There was a time in the minors where Jameson Taillon was challenged to throw three changeups per inning. It’s not a productive strategy for results to throw a developing pitch that often. It is productive in terms of developing the pitch.
This is a strategy you see often in the minors. It’s not a strategy you see in the majors. Pitchers develop pitches in the majors, but the only focus there is winning. You only throw a pitch often if it gets results.

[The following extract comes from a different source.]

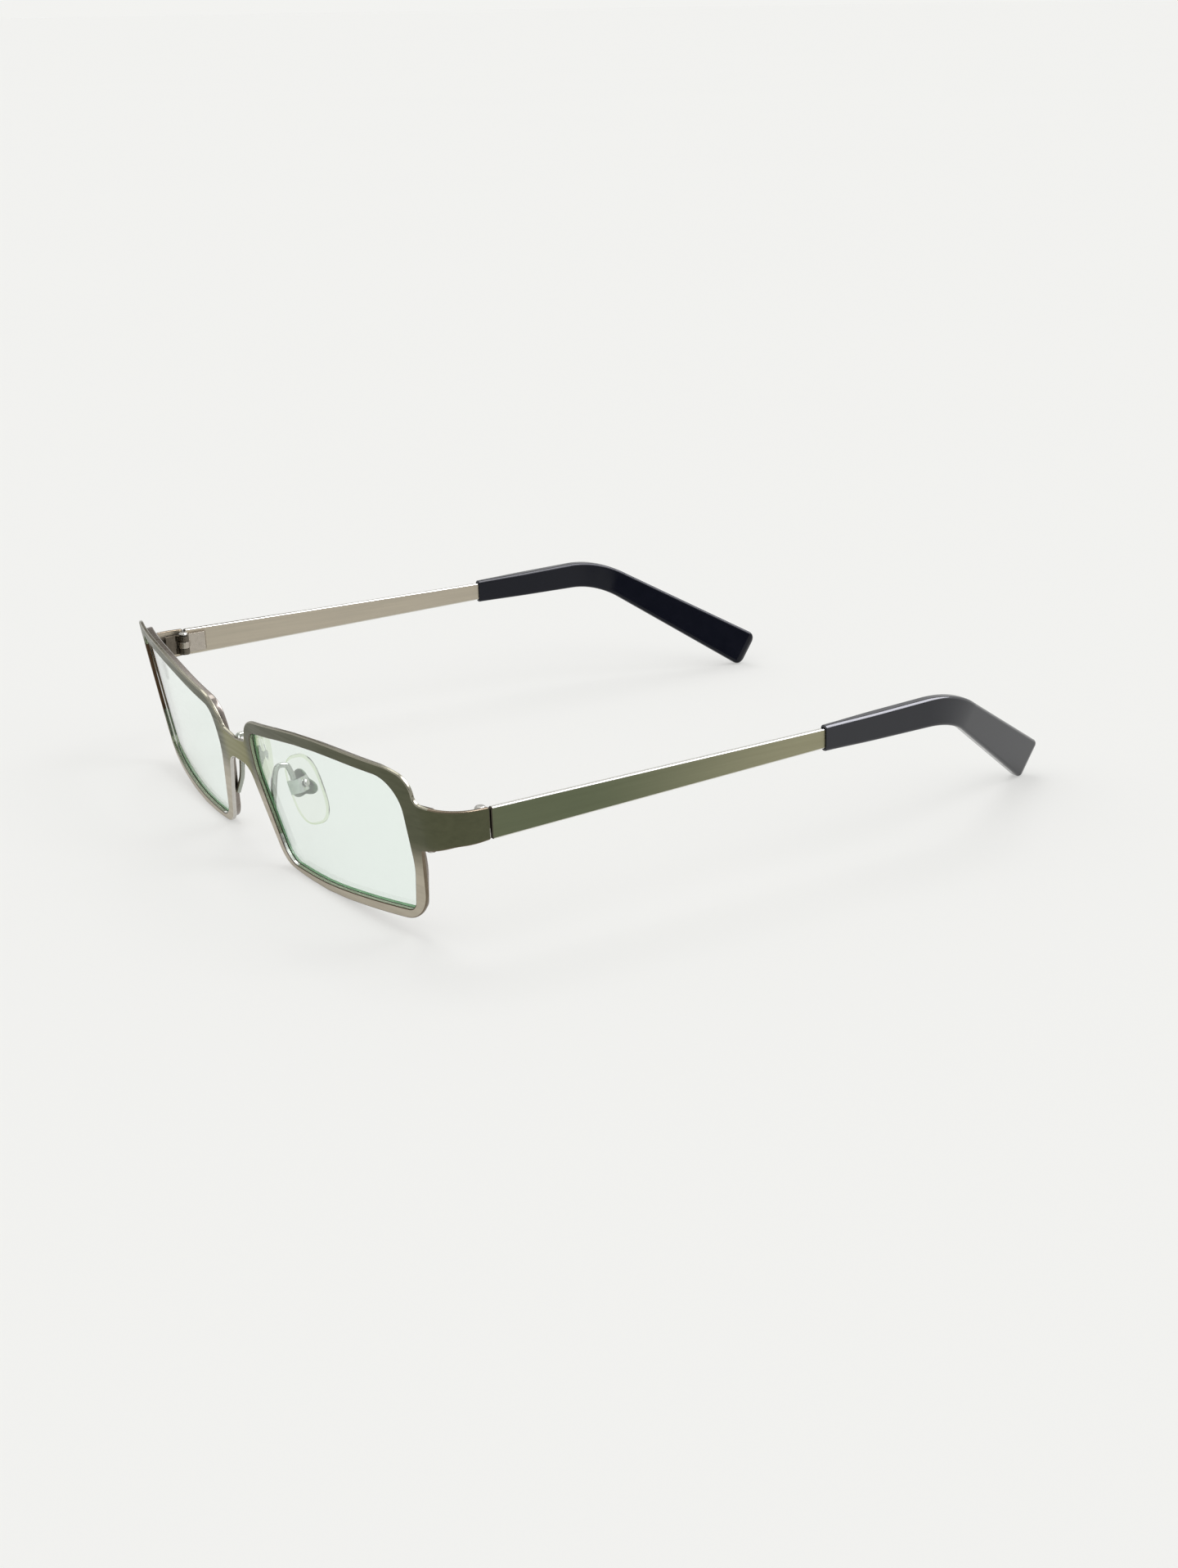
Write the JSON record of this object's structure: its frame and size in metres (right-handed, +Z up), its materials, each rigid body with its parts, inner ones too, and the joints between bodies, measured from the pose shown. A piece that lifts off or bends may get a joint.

Last night, Jameson Taillon threw his slider 27 times, which is a little more than three pitches per inning. This is a new pitch, and one that he’s been throwing in games for less than a month. His last two starts have seen him throw the new slider around 30% of the time. Again, you throw a pitch in the majors that often only if it’s getting results, and not just for developmental purposes.
Taillon’s slider is getting results. Prior to last night, it had a .250 OPS and a 22.9% swinging strike rate. To put that in perspective, his curveball had a 12.8% swinging strike rate and a .555 OPS. Those numbers were the best for any pitch in his career. It’s a small sample size for the slider, and while last night’s results will make the sample bigger, it’s still not a lot to go on, accounting for just over 50 pitches. But the early results look promising.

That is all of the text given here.